Davacı vekili 02/07/2019 tarihli dilekçesiyle; davalı taraf ile sulh olduklarını, sulhname gereği davalı tarafın müvekkiline alacağının tamamını, tüm ferileriyle birlikte ödediğini, davanın konusuz kaldığını, vekalet ücreti ve yargılama gideri talebi olmadığını beyan ederek dava hakkında karar verilmesine yer olmadığına karar verilmesini talep etmiştir.
Davalı vekili 30/09/2019 tarihli dilekçesi ile; davadan ve fazlaya ilişkin haklarından feragat ettiklerini, masraf ve vekalet ücreti talebi bulunmadığını beyan etmiştir.
6100 Sayılı Yasa;
“MADDE 313- (1) Sulh, görülmekte olan bir davada, tarafların aralarındaki uyuşmazlığı kısmen veya tamamen sona erdirmek amacıyla, mahkeme huzurunda yapmış oldukları bir sözleşmedir. (2) Sulh, ancak tarafların üzerinde serbestçe tasarruf edebilecekleri uyuşmazlıkları konu alan davalarda yapılabilir. (3) Dava konusunun dışında kalan hususlar da sulhun kapsamına dâhil edilebilir. (4) Sulh, şarta bağlı olarak da yapılabilir.
Sulhun zamanı
MADDE 314- (1) Sulh, hüküm kesinleşinceye kadar her zaman yapılabilir.
Sulhun etkisi
MADDE 315- (1) Sulh, ilgili bulunduğu davayı sona erdirir ve kesin hüküm gibi hukuki sonuç doğurur. Mahkeme, taraflar sulhe göre karar verilmesini isterlerse, sulh sözleşmesine göre; sulhe göre karar verilmesini istemezlerse, karar verilmesine yer olmadığına karar verir.
(2) İrade bozukluğu ya da aşırı yararlanma hâllerinde sulhun iptali istenebilir.” hükmüne haizdir.
Yasa hükmü gereği taraflarca dosyaya sunulan sulh sözleşmesiyle birlikte dava konusuz kaldığından ve ayrıca yargılama gideri ve vekalet ücreti yönünden tarafların bir talebi olmadığından aşağıdaki şekilde hüküm kurulmuştur.
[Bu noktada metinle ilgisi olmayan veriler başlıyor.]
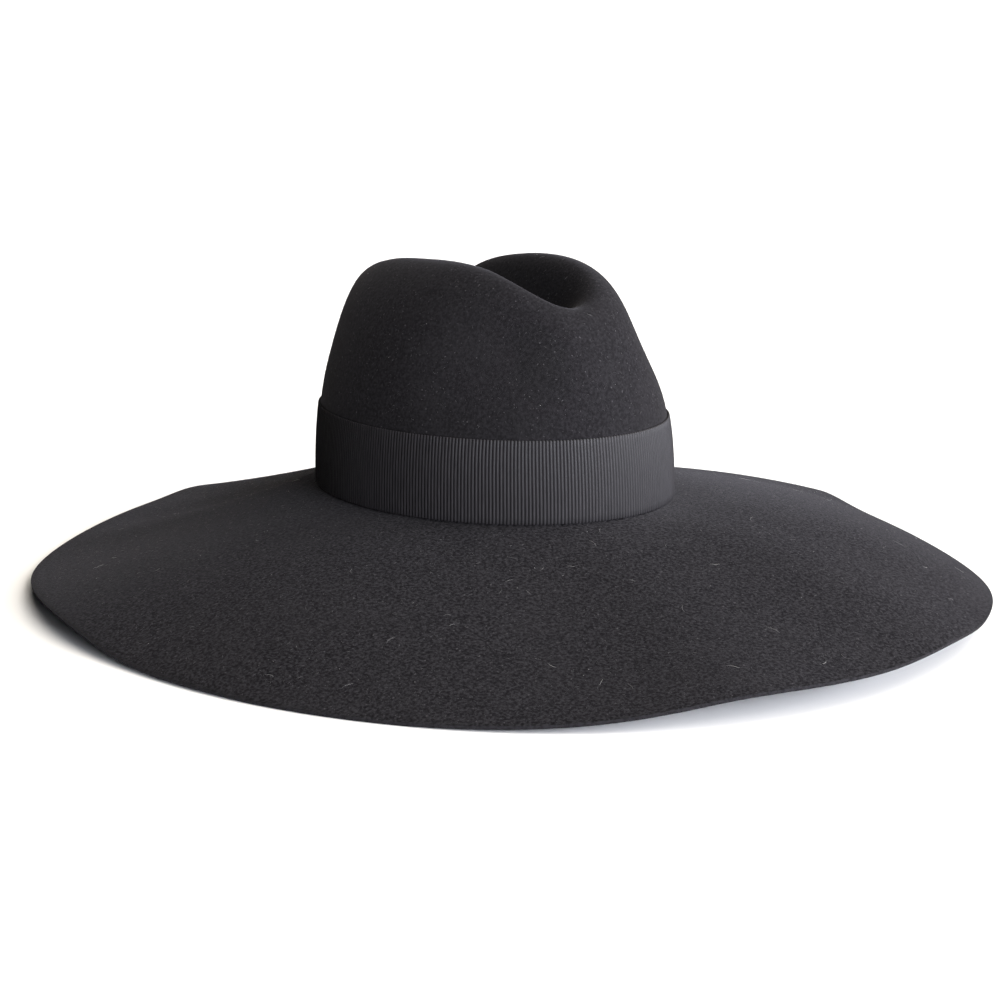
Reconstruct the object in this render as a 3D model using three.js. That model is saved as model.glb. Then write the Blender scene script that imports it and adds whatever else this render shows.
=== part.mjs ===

HÜKÜM: Yukarıda açıklanan nedenlerle;
1-Taraflarca dosyaya sunulan sulh sözleşmesi uyarınca dava konusuz kaldığından esas hakkında karar verilmesine yer olmadığına,
2-Harçlar Kanunun 22.maddesi gereğince alınması gereken 44,40-TL harcın peşin alınan 27,70-TL harçtan mahsubu ile eksik kalan 16.70-TL ‘nin davacıdan tahsili ile Hazine’ye gelir kaydına,
3-Tarafların yaptığı yargılama giderlerinin HMK nın 312. maddesi gereğince kendi üzerinde bırakılmasına,
4-Tarafların vekalet ücreti ve yargılama giderleri talebi bulunmadığından bu hususlarda karar verilmesine yer olmadığına,
5-Taraflarca yatırılan gider avansından arta kalan kısmın karar kesinleştiğinde taraflara iadesine,
Dosya üzerinde yapılan inceleme sonucunda, gerekçeli kararın tebliğ tarihinden itibaren 2 hafta içinde Mahkememize sunulacak veya gönderilecek dilekçe ile İstinaf yolu açık olmak üzere karar verildi.

Katip …
e-imzalı

Hakim …
e-imzalı

¸Bu evrak 5070 sayılı Yasa gereğince elektronik olarak imzalanmıştır.